Kriteria P.B.B. yang keempat adalah tidak adanya kebebasan bergerak. Di Korea Utara nyaris tidak mungkin untuk berpindah ke luar provinsi atau kota kelahiran seseorang. Kurangnya transportasi adalah salah satu masalahnya, tetapi meski bus, kereta api, dan perjalanan udara tersedia, orang Korea Utara hanya dapat melakukan perjalanan di luar daerahnya dengan izin, yang sulit diperoleh.
Kelima adalah tidak adanya kebebasan beragama. Selama pendudukan Jepang di Korea pada paruh pertama abad ke-20, Pyongyang, sekarang ibu kota Korea Utara, memiliki orang Kristen terbanyak di semenanjung itu. Meski konstitusi Korea Utara menjamin kebebasan beragama, pada kenyataannya, hanya ada satu tuhan, Kim Jong Un.
Kriteria keenam adalah hak untuk bertahan hidup.
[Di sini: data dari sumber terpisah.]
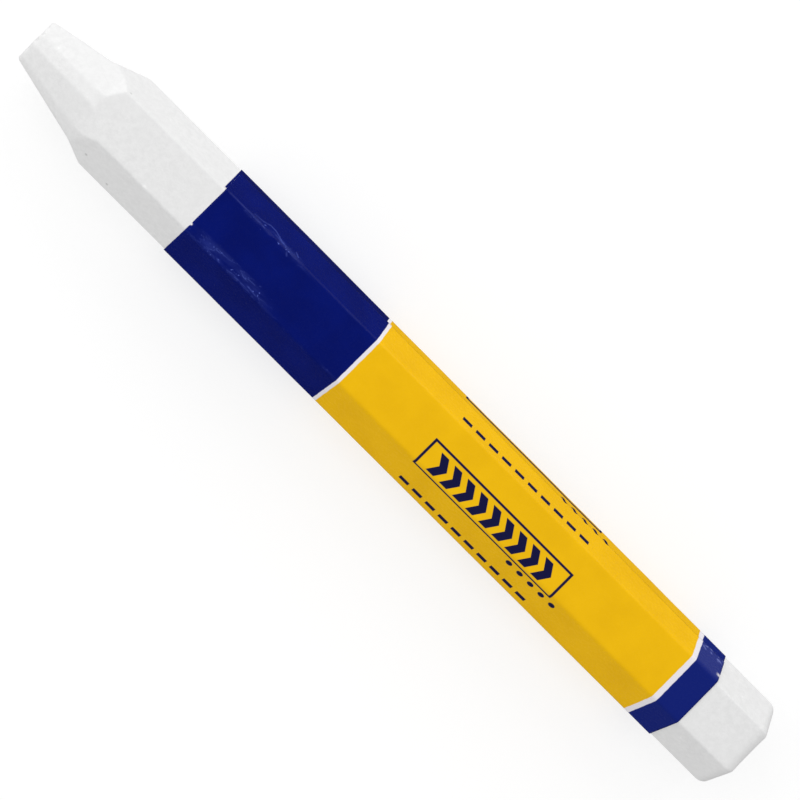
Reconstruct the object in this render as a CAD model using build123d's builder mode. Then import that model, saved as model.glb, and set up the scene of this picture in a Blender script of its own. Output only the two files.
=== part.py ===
"""A hexagonal wax marking crayon in its wrapped paper label, lying on one of its flats.

Two pieces: the moulded wax stick and the paper label glued around it. Millimetres and degrees.
The stick lies along X with its tip towards -X. The label's lowest flat is on Z = 0.
"""

from build123d import *
from math import cos, radians, sin
import os

# Wax stick
LENGTH = 120.0  # tip end to butt end
ACROSS_FLATS = 11.3  # wax alone, flat to opposite flat
CREASE_RADIUS = 0.4  # rounding along the six long creases
BUTT_ROUNDING = 1.1  # rounding where each flat meets the butt end

# Tapered tip. Angles go round the stick from straight up (+Z) towards +Y.
BROAD_FACETS = (  # angle, small end to its crease, shoulder length, shoulder slope, taper slope
    (30, 12.0, 1.4, 0.75, 0.235),
    (90, 12.8, 4.6, 0.42, 0.180),
    (150, 12.9, 2.0, 0.50, 0.240),
    (210, 13.1, 2.2, 0.50, 0.240),
    (270, 13.8, 3.1, 0.40, 0.238),
    (330, 13.8, 3.7, 0.37, 0.240),
)
PLAIN_FACETS = (  # angle, small end to where it runs out, taper slope
    (0, 10.4, 0.268),
    (305, 12.6, 0.239),
)

# Paper label
PAPER = 0.16  # one layer of printed paper with its glue
TIP_BARE = 27.9  # wax left bare at the tip end
BUTT_BARE = 9.3  # wax left bare at the butt end
LAP_ANGLE = 60  # the lap's flat, round the stick from straight up towards +Y
LAP_WIDTH = 5.0  # overlap of the paper's two ends
LAP_EDGE = 1.9  # middle of that flat to the paper's free edge, which is the lower one

SIDES = 6
HALF_SIDE = 180 / SIDES  # angle from the middle of a flat to its crease
SPARE = 1.0  # how far a cutting profile stands clear of the stick

FLAT_REACH = ACROSS_FLATS / 2  # axis to a flat
CREASE_REACH = FLAT_REACH / cos(radians(HALF_SIDE))  # axis to a crease before it is rounded
AXIS_HEIGHT = FLAT_REACH + PAPER
TIP_X = -LENGTH / 2
LABEL_X = TIP_X + TIP_BARE
LABEL_LENGTH = LENGTH - TIP_BARE - BUTT_BARE


def section_plane(x):
    """Plane across the stick at x: its own X is the row's +Y, and its own Y is up."""
    return Plane(origin=(x, 0, AXIS_HEIGHT), x_dir=(0, 1, 0), z_dir=(1, 0, 0))


def facet_plane(angle):
    """Plane through the axis at an angle: its own X runs from the tip, and its own Y outwards."""
    out_y, out_z = sin(radians(angle)), cos(radians(angle))
    return Plane(origin=(TIP_X, 0, AXIS_HEIGHT), x_dir=(1, 0, 0), z_dir=(0, -out_z, out_y))


def rounded_hexagon(standoff):
    """The stick's outline, grown outwards by standoff."""
    with BuildSketch() as outline:
        RegularPolygon(CREASE_REACH + standoff / cos(radians(HALF_SIDE)), SIDES)
        fillet(outline.vertices(), CREASE_RADIUS + standoff)
    return outline.sketch


def cut_broad_facet(angle, crease, shoulder, shoulder_slope, taper_slope):
    """A broad facet: a short steep shoulder down from its crease, then the long gentle taper."""
    bend = crease - shoulder
    bend_reach = CREASE_REACH - shoulder_slope * shoulder
    top = CREASE_REACH + SPARE
    with BuildSketch(facet_plane(angle)) as profile:
        with BuildLine():
            Polyline(
                (-SPARE, bend_reach - taper_slope * (bend + SPARE)),
                (bend, bend_reach),
                (crease, CREASE_REACH),
                (crease, top),
                (-SPARE, top),
                close=True,
            )
        make_face()
    extrude(profile.sketch, amount=ACROSS_FLATS, both=True, mode=Mode.SUBTRACT)


def cut_plain_facet(angle, runout, taper_slope):
    """A facet with no shoulder, which runs out on the stick."""
    off_flat = abs((angle + HALF_SIDE) % (2 * HALF_SIDE) - HALF_SIDE)
    runout_reach = CREASE_REACH * cos(radians(HALF_SIDE - off_flat))
    top = CREASE_REACH + SPARE
    with BuildSketch(facet_plane(angle)) as profile:
        with BuildLine():
            Polyline(
                (-SPARE, runout_reach - taper_slope * (runout + SPARE)),
                (runout + SPARE, runout_reach + taper_slope * SPARE),
                (runout + SPARE, top),
                (-SPARE, top),
                close=True,
            )
        make_face()
    extrude(profile.sketch, amount=ACROSS_FLATS, both=True, mode=Mode.SUBTRACT)


def round_butt_end(angle):
    """Rounds the butt end of the flat that faces the given angle."""
    begin = (LENGTH - BUTT_ROUNDING, FLAT_REACH)
    end = (LENGTH, FLAT_REACH - BUTT_ROUNDING)
    top = CREASE_REACH + SPARE
    with BuildSketch(facet_plane(angle)) as profile:
        with BuildLine():
            RadiusArc(begin, end, BUTT_ROUNDING)
            Polyline(end, (LENGTH + SPARE, end[1]), (LENGTH + SPARE, top), (begin[0], top), begin)
        make_face()
    extrude(profile.sketch, amount=ACROSS_FLATS, both=True, mode=Mode.SUBTRACT)


with BuildPart() as wax_stick:
    with BuildSketch(section_plane(TIP_X)):
        add(rounded_hexagon(0))
    extrude(amount=LENGTH)
    for broad_facet in BROAD_FACETS:
        cut_broad_facet(*broad_facet)
    for plain_facet in PLAIN_FACETS:
        cut_plain_facet(*plain_facet)
    for side in range(SIDES):
        round_butt_end(side * 2 * HALF_SIDE)

with BuildSketch() as lap:
    add(rounded_hexagon(2 * PAPER))
    with Locations(Rot(0, 0, 90 - LAP_ANGLE)):
        with Locations((0, -LAP_EDGE)):
            Rectangle(
                2 * CREASE_REACH,
                LAP_WIDTH,
                align=(Align.MIN, Align.MIN),
                mode=Mode.INTERSECT,
            )

with BuildPart() as paper_label:
    with BuildSketch(section_plane(LABEL_X)):
        add(rounded_hexagon(PAPER))
        add(lap.sketch)
        add(rounded_hexagon(0), mode=Mode.SUBTRACT)
    extrude(amount=LABEL_LENGTH)

wax_stick.part.label = "wax_stick"
paper_label.part.label = "paper_label"

os.makedirs("parts", exist_ok=True)
export_step(wax_stick.part, "parts/wax_stick.step")
export_step(paper_label.part, "parts/paper_label.step")
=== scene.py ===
# %% [markdown]
# # A wax marking crayon in a wrapped paper label
# This lesson dresses a finished CAD model. The frame holds two nodes, a hexagonal wax stick and the
# paper label glued round it, and both are replaced here by meshes that have the wax's worn tip and
# the paper's wrinkles. Both nodes are one body, because nothing on a crayon moves.

# %% Load the frame
import math
import bpy
import numpy as np
from mathutils import Matrix, Vector


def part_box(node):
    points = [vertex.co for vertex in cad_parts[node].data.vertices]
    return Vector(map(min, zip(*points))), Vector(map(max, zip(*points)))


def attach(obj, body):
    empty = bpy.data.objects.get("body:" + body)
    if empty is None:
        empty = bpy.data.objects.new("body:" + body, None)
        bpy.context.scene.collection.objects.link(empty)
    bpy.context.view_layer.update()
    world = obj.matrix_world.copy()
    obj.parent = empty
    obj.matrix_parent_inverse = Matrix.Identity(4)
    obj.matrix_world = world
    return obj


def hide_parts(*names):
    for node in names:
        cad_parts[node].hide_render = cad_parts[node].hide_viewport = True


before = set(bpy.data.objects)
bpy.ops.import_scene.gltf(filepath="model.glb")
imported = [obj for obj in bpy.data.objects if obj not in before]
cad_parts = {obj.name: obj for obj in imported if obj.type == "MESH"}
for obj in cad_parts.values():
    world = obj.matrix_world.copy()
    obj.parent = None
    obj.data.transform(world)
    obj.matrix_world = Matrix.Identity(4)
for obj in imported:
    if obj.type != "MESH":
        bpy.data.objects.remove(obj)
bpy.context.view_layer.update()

# %% [markdown]
# ## Sizes
# Everything that the frame can tell is read from it: where the stick and the label begin and end,
# how thick the wax and the paper are, and how high the stick's axis lies. Only what the frame can't
# tell, such as the print's places on the paper, is written here.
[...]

Rezim ini tidak memiliki kemampuan untuk memberi makan rakyatnya, yang ditelantarkan untuk membela diri mereka sendiri. Dari pertengahan hingga akhir tahun 1990-an, hampir 1 juta warga Korea Utara mati kelaparan, tetapi rezim tersebut tidak melakukan apa pun untuk memberikan bantuan. Ini menunjukkan kekejaman dan ketahanan sistem Korea Utara. Karena sistem uniknya yang menggabungkan Sung-Bun, kamp konsentrasi, dan eksekusi publik yang kejam, Korea Utara dapat bertahan dari kengerian tersebut dan terus hidup.
Akhirnya, tidak ada kebebasan untuk memilih pendidikan atau pekerjaan. Partai Buruh menentukan masa depan setiap warga negara berdasarkan kelas Sung-Bun di mana seseorang terlahir — atau besarnya sogokan. Masyarakat Korea Utara tidak memberikan kesempatan yang setara kepada orang-orangnya. Semua yang dicapainya hanyalah untuk melayani keluarga Kim.
Konsekuensi Negatif
Korea Utara telah menjadi model bagi para diktator dan buku panduan untuk kediktatoran. Ini adalah tantangan utama bagi Indo-Pasifik, serta bagi dunia. Jika kepemimpinan Korea Utara berlanjut, maka pihak lain mungkin akan meniru metodenya untuk mengendalikan populasi.
Meski kepemimpinan Korea Utara menyatakan bahwa mereka harus memiliki senjata nuklir untuk mempertahankan diri dari ancaman asing, sangat besar kemungkinannya bahwa rezim tersebut membutuhkan senjata pemusnah massal untuk mengendalikan rakyatnya sendiri dan untuk melindungi dirinya dari ancaman internal. Itulah sebabnya denuklirisasi tidak mungkin terjadi di bawah rezim Kim. Hal ini juga menyoroti bahaya senjata nuklir di tangan kediktatoran absolut tersebut.
Tidak adanya kebebasan di Korea Utara dan catatan hak asasi manusia yang mengerikan tidak dapat diabaikan. Korea Utara berpendapat bahwa ini merupakan masalah budaya dan bahwa Korea Utara memiliki standar kebebasan dan hak asasi manusia berbeda yang unik bagi kebutuhan masyarakatnya. Terkadang pengunjung Korea Utara menyaksikan kebahagiaan dari ketidaktahuan dan pencucian otak serta berpikir bahwa hal itu mungkin benar adanya, tetapi mereka yang percaya hal ini pun jarang terlihat sukarela tinggal di Korea Utara.
Hak asasi manusia dan kebebasan mendefinisikan sifat sejati masyarakat bebas. Itulah sebabnya bukan hanya hak asasi manusia dan kebebasan di Korea Utara yang penting, tetapi juga hak asasi manusia dan kebebasan di semua negara.